■ Short task
Each line from the start of the entries through the line that contains "OVERHEAD = (0.45, 0.85)" should be output exactly, please.

--- START ---

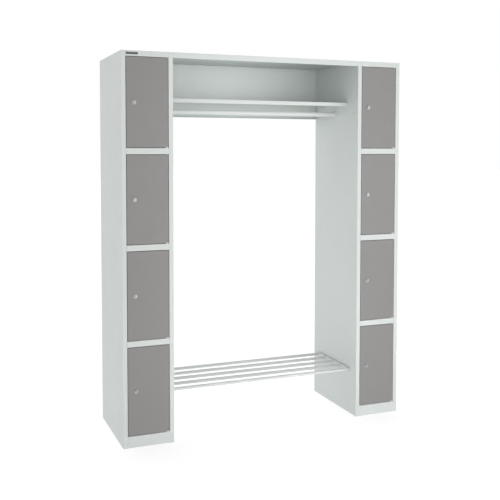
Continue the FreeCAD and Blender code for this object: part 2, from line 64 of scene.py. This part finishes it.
# Lights: name, place, target, width and height in metres, power in watts, spread in degrees
LIGHTS = (
    ("key_softbox", (1.5, -5.2, 0.9), (0.0, 0.0, 1.0), 3.2, 1.6, 59.0, 180),
    ("right_softbox", (3.4, -4.2, 1.6), (0.2, 0.0, 1.1), 1.6, 1.6, 21.0, 180),
    ("inner_softbox", (-2.2, -3.2, 1.0), (0.5, 0.0, 0.95), 0.5, 1.4, 1.25, 30),
    ("rack_softbox", (-0.3, -3.6, 0.35), (0.1, 0.0, 0.24), 1.2, 0.25, 0.50, 24),
    ("bay_softbox", (-0.6, -3.2, 1.75), (0.05, 0.2, 1.78), 0.5, 0.2, 0.19, 24),
    ("bay_fill", (-0.15, -0.10, 1.755), (-0.15, 1.0, 1.755), 0.6, 0.12, 0.24, 180),
)

# World: strength of each part of the sky, and where along Y or Z one part fades into the next
FRONT_STRENGTH = 0.15
BACK_STRENGTH = 1.0
OVERHEAD_STRENGTH = 0.19
FRONT_TO_BACK = (-0.3, 0.3)
ABOVE_HORIZON = (0.31, 0.41)
OVERHEAD = (0.45, 0.85)

# Floor
FLOOR_REACH = 40.0
FLOOR_COLOUR = (0.47, 0.47, 0.47)
FLOOR_ROUGHNESS = 0.9
FLOOR_GLOW = 0.68

# Paint, metal and plastic colours, linear
FRAME_COLOUR = (0.573, 0.606, 0.590)
RAIL_COLOUR = (0.594, 0.616, 0.605)
DOOR_COLOUR = (0.219, 0.213, 0.209)
PLUG_COLOUR = (0.375, 0.37, 0.36)
ROSETTE_COLOUR = (0.44, 0.435, 0.425)
ZINC_COLOUR = (0.56, 0.57, 0.59)
BUSH_COLOUR = (0.66, 0.67, 0.65)
RUBBER_COLOUR = (0.030, 0.030, 0.032)
PLATE_COLOUR = (0.085, 0.092, 0.090)
COAT_SPECULAR = 0.45
RAMP_STOPS = (0.3, 0.7)
SHARP_ANGLE = math.radians(35)

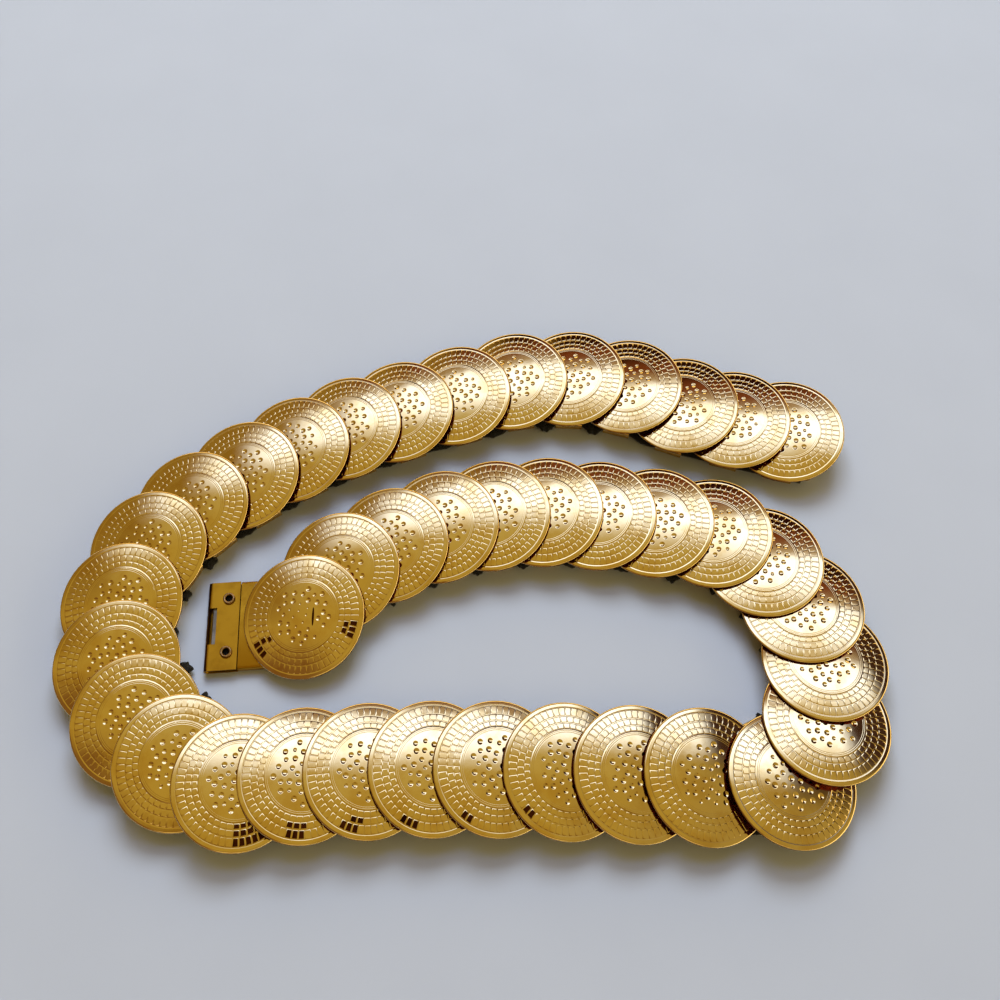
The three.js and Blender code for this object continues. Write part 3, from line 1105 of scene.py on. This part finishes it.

--- END ---

■ Complete output
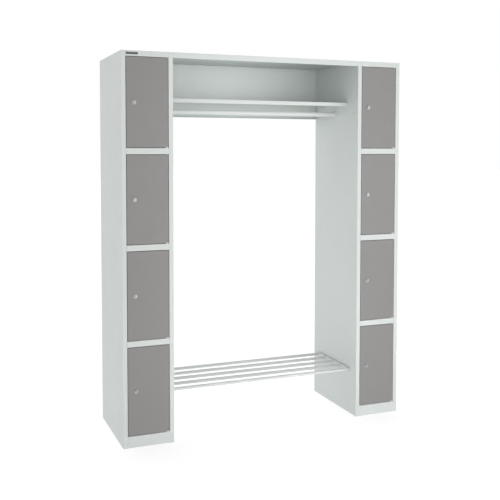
Continue the FreeCAD and Blender code for this object: part 2, from line 64 of scene.py. This part finishes it.
# Lights: name, place, target, width and height in metres, power in watts, spread in degrees
LIGHTS = (
    ("key_softbox", (1.5, -5.2, 0.9), (0.0, 0.0, 1.0), 3.2, 1.6, 59.0, 180),
    ("right_softbox", (3.4, -4.2, 1.6), (0.2, 0.0, 1.1), 1.6, 1.6, 21.0, 180),
    ("inner_softbox", (-2.2, -3.2, 1.0), (0.5, 0.0, 0.95), 0.5, 1.4, 1.25, 30),
    ("rack_softbox", (-0.3, -3.6, 0.35), (0.1, 0.0, 0.24), 1.2, 0.25, 0.50, 24),
    ("bay_softbox", (-0.6, -3.2, 1.75), (0.05, 0.2, 1.78), 0.5, 0.2, 0.19, 24),
    ("bay_fill", (-0.15, -0.10, 1.755), (-0.15, 1.0, 1.755), 0.6, 0.12, 0.24, 180),
)

# World: strength of each part of the sky, and where along Y or Z one part fades into the next
FRONT_STRENGTH = 0.15
BACK_STRENGTH = 1.0
OVERHEAD_STRENGTH = 0.19
FRONT_TO_BACK = (-0.3, 0.3)
ABOVE_HORIZON = (0.31, 0.41)
OVERHEAD = (0.45, 0.85)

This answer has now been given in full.